Locate the line with "limb for limb" in the material. Copy that line and each one after it, through the last, exactly and with nothing else.
+--
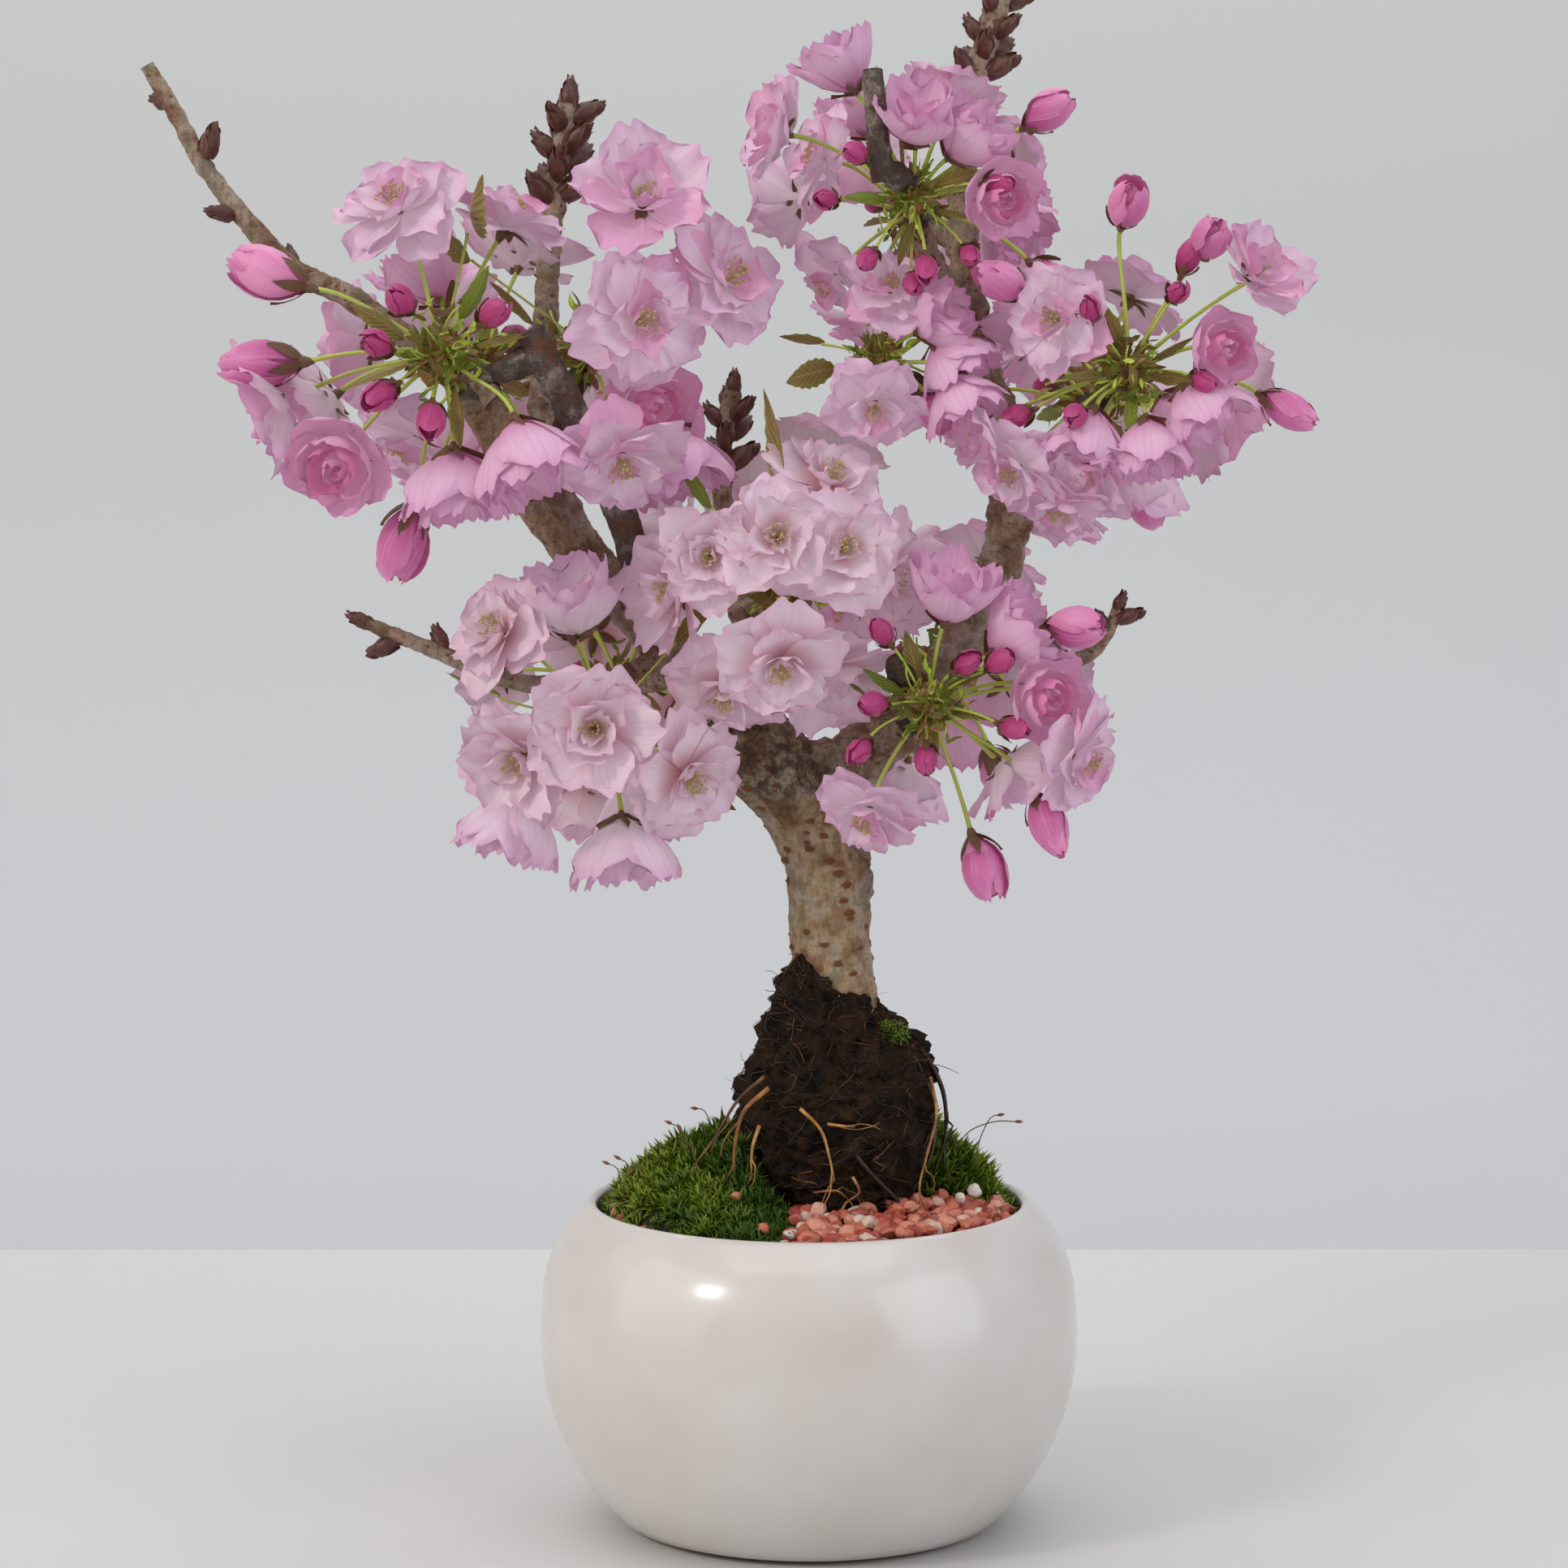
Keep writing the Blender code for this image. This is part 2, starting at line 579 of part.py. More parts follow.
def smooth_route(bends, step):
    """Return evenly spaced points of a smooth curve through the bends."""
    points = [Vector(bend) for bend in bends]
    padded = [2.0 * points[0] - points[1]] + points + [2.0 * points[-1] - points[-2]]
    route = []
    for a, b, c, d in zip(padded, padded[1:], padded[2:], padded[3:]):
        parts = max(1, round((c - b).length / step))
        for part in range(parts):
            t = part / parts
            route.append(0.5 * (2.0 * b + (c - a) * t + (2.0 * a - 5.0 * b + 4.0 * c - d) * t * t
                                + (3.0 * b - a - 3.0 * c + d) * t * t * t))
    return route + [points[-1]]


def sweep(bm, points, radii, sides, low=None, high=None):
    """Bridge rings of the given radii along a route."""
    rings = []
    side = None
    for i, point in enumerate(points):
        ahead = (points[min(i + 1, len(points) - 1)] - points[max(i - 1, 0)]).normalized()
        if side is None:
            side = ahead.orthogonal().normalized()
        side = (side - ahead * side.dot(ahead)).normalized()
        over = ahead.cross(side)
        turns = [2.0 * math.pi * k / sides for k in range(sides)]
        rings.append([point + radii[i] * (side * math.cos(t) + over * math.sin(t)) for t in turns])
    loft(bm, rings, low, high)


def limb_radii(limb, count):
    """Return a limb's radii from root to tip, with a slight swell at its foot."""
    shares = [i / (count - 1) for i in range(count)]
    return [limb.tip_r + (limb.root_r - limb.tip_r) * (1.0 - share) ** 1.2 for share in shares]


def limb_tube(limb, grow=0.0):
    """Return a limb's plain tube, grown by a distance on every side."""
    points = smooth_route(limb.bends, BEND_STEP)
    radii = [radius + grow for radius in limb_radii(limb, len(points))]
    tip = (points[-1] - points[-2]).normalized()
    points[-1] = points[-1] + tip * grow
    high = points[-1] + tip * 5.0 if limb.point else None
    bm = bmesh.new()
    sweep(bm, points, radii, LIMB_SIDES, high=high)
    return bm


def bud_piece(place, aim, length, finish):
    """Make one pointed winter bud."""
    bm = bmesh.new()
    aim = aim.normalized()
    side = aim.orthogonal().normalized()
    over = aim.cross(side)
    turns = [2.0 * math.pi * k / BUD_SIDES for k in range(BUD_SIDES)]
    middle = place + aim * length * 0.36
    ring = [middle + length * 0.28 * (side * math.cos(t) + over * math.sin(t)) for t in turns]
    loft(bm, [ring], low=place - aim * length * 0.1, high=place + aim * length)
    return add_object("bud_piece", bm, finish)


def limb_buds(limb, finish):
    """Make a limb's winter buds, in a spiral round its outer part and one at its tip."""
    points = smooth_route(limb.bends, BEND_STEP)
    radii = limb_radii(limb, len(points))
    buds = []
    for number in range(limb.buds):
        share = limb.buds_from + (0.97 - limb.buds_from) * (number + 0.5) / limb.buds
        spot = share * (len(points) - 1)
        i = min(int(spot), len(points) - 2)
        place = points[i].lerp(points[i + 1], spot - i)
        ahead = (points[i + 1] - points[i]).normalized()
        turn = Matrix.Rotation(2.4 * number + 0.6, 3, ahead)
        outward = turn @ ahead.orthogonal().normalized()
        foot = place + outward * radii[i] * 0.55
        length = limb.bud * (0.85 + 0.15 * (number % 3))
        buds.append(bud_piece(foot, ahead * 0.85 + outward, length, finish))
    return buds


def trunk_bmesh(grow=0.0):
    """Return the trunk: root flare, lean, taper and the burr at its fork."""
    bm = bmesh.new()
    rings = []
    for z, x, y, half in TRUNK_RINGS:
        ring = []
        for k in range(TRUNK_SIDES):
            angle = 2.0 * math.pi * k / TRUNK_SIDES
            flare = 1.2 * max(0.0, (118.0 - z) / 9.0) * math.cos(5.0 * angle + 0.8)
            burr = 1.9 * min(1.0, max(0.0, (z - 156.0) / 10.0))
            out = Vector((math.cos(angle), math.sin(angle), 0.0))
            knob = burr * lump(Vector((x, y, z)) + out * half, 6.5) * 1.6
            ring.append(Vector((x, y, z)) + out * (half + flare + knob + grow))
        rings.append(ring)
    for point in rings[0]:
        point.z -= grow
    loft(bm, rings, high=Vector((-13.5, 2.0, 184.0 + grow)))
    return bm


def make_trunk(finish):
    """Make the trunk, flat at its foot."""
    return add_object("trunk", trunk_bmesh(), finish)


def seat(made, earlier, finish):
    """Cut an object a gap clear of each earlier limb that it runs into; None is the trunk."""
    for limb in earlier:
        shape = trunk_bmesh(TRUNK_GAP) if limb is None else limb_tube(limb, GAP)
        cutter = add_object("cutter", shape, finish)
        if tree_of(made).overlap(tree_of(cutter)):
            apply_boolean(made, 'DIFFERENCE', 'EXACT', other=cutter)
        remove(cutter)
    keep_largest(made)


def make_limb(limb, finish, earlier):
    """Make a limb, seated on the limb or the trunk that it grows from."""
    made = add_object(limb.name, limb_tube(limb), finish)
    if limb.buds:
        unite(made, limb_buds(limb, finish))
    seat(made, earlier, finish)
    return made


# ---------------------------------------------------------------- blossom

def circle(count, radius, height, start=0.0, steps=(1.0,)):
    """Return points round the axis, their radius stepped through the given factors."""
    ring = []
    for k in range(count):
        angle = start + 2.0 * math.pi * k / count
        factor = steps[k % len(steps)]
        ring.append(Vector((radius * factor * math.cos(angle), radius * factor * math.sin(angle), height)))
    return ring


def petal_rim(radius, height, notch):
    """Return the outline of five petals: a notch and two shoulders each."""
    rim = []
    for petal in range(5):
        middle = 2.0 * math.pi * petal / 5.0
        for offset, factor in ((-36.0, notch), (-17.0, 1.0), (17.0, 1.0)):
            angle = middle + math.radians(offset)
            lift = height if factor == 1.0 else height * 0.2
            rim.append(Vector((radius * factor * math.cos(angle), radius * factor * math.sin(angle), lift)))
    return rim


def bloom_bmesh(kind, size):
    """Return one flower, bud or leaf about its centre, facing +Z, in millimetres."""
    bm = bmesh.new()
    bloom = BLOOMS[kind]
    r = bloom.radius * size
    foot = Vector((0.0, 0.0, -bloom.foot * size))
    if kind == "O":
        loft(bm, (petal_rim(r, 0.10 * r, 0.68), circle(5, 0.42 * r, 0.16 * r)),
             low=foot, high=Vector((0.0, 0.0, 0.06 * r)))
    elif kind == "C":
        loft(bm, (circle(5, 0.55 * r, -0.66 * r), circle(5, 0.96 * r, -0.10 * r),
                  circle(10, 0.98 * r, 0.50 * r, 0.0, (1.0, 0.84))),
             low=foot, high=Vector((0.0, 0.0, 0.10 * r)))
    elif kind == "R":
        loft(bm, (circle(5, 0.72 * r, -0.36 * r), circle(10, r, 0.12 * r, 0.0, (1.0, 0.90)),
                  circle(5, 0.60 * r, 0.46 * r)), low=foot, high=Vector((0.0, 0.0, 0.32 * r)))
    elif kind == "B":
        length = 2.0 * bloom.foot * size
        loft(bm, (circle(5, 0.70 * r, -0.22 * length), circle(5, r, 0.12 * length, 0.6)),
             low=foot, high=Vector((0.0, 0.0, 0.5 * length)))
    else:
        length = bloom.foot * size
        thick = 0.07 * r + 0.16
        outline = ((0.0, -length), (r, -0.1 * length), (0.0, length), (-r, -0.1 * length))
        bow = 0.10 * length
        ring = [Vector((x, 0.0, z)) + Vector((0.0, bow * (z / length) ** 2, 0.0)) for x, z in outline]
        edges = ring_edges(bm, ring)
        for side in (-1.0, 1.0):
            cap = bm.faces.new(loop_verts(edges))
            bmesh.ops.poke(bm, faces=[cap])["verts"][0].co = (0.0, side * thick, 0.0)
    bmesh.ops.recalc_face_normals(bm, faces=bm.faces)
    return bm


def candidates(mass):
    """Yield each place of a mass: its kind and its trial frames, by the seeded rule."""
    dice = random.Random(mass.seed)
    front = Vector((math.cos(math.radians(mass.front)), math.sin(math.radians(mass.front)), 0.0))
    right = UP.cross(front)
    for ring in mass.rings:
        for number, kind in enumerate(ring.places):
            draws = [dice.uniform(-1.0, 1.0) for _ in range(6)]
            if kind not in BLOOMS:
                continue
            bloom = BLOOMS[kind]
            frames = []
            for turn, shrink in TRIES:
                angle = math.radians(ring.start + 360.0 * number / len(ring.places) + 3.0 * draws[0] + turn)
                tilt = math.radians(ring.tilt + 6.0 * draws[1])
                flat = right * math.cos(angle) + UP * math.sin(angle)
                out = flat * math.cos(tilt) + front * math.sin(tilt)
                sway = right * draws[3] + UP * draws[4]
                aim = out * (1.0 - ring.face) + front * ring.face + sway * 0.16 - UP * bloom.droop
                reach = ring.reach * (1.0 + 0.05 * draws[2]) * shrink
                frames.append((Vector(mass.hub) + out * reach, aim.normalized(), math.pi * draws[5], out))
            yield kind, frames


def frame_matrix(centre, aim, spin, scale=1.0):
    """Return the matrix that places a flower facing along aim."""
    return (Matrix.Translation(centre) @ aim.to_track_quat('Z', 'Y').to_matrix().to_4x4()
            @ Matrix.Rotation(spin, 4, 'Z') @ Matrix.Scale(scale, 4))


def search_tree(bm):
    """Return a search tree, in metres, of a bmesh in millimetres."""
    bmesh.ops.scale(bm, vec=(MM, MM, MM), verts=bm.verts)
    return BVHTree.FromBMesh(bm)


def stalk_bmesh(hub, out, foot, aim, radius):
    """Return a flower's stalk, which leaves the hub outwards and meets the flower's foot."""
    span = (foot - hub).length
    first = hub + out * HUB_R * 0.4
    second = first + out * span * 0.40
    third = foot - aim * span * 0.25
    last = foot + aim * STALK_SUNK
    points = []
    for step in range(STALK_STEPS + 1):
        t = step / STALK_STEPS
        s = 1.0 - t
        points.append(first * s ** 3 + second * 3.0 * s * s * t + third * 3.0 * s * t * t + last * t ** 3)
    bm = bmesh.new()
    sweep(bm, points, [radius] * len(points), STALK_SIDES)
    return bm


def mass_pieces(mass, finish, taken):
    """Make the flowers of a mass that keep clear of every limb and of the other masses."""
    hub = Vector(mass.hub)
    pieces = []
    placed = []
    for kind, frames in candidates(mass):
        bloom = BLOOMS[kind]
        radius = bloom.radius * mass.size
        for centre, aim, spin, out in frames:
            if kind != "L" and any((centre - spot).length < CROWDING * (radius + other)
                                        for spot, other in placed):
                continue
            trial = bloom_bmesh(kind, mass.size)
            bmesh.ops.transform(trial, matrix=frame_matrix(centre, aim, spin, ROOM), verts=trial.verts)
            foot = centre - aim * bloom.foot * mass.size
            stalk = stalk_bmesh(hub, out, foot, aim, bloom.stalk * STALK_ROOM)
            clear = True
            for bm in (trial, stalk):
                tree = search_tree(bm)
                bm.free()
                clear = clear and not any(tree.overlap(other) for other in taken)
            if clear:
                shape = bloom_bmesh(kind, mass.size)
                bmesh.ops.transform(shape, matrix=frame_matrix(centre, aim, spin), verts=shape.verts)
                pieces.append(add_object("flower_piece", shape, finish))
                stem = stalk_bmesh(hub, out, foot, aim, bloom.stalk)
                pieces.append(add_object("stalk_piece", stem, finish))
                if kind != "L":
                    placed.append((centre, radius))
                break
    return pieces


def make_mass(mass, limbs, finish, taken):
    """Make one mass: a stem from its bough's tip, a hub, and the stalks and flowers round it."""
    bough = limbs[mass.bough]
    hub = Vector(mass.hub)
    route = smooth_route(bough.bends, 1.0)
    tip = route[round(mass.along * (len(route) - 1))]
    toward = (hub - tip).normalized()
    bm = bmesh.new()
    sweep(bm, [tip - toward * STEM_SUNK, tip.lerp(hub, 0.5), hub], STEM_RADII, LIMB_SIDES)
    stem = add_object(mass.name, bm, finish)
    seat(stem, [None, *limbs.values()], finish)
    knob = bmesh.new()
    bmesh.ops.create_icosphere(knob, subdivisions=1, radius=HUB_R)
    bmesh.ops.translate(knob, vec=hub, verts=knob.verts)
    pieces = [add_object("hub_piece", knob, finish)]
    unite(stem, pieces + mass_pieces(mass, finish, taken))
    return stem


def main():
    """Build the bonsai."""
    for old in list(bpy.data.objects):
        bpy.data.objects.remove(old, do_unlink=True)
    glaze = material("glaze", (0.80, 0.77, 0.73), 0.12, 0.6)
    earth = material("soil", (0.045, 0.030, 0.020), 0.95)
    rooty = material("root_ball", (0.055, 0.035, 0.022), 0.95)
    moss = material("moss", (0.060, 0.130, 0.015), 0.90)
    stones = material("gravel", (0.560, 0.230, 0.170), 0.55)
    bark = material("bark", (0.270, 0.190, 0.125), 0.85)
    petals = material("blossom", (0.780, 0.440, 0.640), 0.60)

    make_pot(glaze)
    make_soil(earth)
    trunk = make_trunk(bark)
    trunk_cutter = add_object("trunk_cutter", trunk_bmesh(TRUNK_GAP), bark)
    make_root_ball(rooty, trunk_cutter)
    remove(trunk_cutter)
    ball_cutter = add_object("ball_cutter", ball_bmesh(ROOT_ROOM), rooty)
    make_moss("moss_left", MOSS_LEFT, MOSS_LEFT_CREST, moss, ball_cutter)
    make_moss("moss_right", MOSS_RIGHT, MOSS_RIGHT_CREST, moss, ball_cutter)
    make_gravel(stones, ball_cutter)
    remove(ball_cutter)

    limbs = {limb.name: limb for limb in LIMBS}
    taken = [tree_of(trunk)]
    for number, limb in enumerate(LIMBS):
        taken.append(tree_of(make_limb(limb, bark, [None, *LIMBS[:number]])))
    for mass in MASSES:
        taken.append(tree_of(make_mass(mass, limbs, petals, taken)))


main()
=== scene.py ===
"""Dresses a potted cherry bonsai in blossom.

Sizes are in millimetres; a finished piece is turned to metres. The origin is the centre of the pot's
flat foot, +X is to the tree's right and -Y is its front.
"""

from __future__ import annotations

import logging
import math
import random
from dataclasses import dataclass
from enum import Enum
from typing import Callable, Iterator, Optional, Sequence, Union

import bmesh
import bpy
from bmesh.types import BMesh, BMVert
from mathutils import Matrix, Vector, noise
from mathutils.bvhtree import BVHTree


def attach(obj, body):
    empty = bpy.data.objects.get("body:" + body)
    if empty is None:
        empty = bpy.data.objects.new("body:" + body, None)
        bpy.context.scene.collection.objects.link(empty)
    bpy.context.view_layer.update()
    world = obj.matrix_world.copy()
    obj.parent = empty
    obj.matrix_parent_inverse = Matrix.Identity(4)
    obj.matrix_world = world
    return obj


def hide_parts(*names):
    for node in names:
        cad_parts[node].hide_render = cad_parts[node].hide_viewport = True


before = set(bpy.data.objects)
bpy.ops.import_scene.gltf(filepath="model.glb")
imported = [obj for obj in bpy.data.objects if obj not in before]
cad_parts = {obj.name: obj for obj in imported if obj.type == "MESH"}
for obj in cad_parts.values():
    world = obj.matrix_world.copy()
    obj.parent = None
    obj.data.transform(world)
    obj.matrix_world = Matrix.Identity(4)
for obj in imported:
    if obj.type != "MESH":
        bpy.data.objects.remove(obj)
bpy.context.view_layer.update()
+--
> _TASK ANSWER_:
    limbs = {limb.name: limb for limb in LIMBS}
    taken = [tree_of(trunk)]
    for number, limb in enumerate(LIMBS):
        taken.append(tree_of(make_limb(limb, bark, [None, *LIMBS[:number]])))
    for mass in MASSES:
        taken.append(tree_of(make_mass(mass, limbs, petals, taken)))


main()
=== scene.py ===
"""Dresses a potted cherry bonsai in blossom.

Sizes are in millimetres; a finished piece is turned to metres. The origin is the centre of the pot's
flat foot, +X is to the tree's right and -Y is its front.
"""

from __future__ import annotations

import logging
import math
import random
from dataclasses import dataclass
from enum import Enum
from typing import Callable, Iterator, Optional, Sequence, Union

import bmesh
import bpy
from bmesh.types import BMesh, BMVert
from mathutils import Matrix, Vector, noise
from mathutils.bvhtree import BVHTree


def attach(obj, body):
    empty = bpy.data.objects.get("body:" + body)
    if empty is None:
        empty = bpy.data.objects.new("body:" + body, None)
        bpy.context.scene.collection.objects.link(empty)
    bpy.context.view_layer.update()
    world = obj.matrix_world.copy()
    obj.parent = empty
    obj.matrix_parent_inverse = Matrix.Identity(4)
    obj.matrix_world = world
    return obj


def hide_parts(*names):
    for node in names:
        cad_parts[node].hide_render = cad_parts[node].hide_viewport = True


before = set(bpy.data.objects)
bpy.ops.import_scene.gltf(filepath="model.glb")
imported = [obj for obj in bpy.data.objects if obj not in before]
cad_parts = {obj.name: obj for obj in imported if obj.type == "MESH"}
for obj in cad_parts.values():
    world = obj.matrix_world.copy()
    obj.parent = None
    obj.data.transform(world)
    obj.matrix_world = Matrix.Identity(4)
for obj in imported:
    if obj.type != "MESH":
        bpy.data.objects.remove(obj)
bpy.context.view_layer.update()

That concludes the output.